Indonesia aims to double its use of renewable energy in 10 years. It plans to have 30,000 megawatts of power generated from geothermal, hydro, wave and solar energy.
But the high initial investment in green infrastructure and limited state budget is a major deterrent. And Jakarta is inviting private sectors to chip in as the country attempts to shift towards a green economy.
The private and public sectors gathered in Jakarta to discuss how to make Southeast Asia’s largest economy more sustainable, inclusive and environmentally friendly.
The high growth Indonesia experienced in the last decade or so has come at a high cost. While it produced more palm oil and exports more coal than anyone else in the world, it has also destroyed its tropical rainforests.

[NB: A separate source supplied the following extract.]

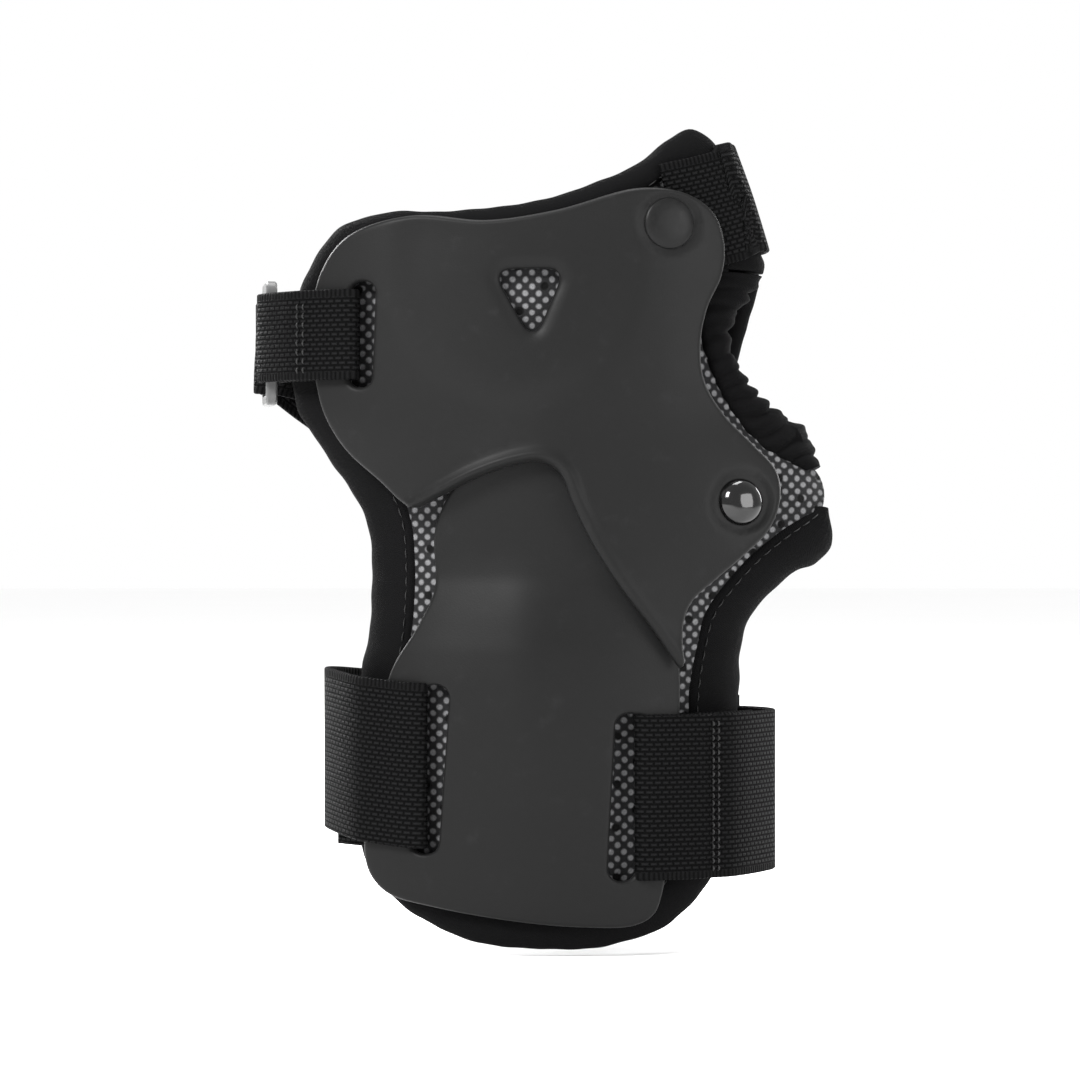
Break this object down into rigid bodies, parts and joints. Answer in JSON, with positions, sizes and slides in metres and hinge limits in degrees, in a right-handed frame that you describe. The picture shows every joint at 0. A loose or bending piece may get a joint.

The World Bank estimated that in 2009, Indonesia had forgone up to 10 per cent of GDP annually due to environmental degradation.
Over three months last year, forest fires caused an estimated US$1 billion in damage. This was mainly due to the conversion of peat land to agriculture and timber plantations.
The Indonesian government has since committed to change course, including imposing a moratorium on forest concessions and setting carbon emission targets. And it wants to do more; it is looking to increase renewable resources in an energy mix that is currently dominated by coal.
Indonesian Vice President Jusuf Kalla said: “Currently, we have 52,000 megawatts. In 10 years, we will have 120,000 megawatts. Renewable energy should make up 30,000 megawatts. Now it is only 12,000 megawatts.”
However, it is not going to come cheap. Green technology could cost up to four times the cost of a coal-powered power plant.
But the World Bank believes those challenges can be overcome.
Sri Mulyani Indrawati, managing director of the World Bank, said: “Cambodia and Vietnam have integrated green growth plans into economic policies and market-based incentive mechanisms. Thailand’s most recent multi-year development plan includes green growth strategies, including the goal to reduce energy intensity by 25 per cent by the year 2030. Malaysia has developed and implemented a law on climate change and a law to encourage renewable energy. Indonesia can learn from these experiences.”
The World Bank believes that East Asia could lead in green development despite it needing some US$8 trillion in infrastructure investment till 2020. And it welcomes new players such as the Asian International Investment Bank (AIIB) and New Development Bank to play their role.
Indonesia needs an estimated US$450 billion to build roads, railways, ports and power plants to revive its economy which has shrunk in the last two years. And the state budget can only cover 30 per cent. The rest will have to come from the private sector and international financial institutions such as the World Bank and the AIIB, even as it costs more to turn the brown economy green.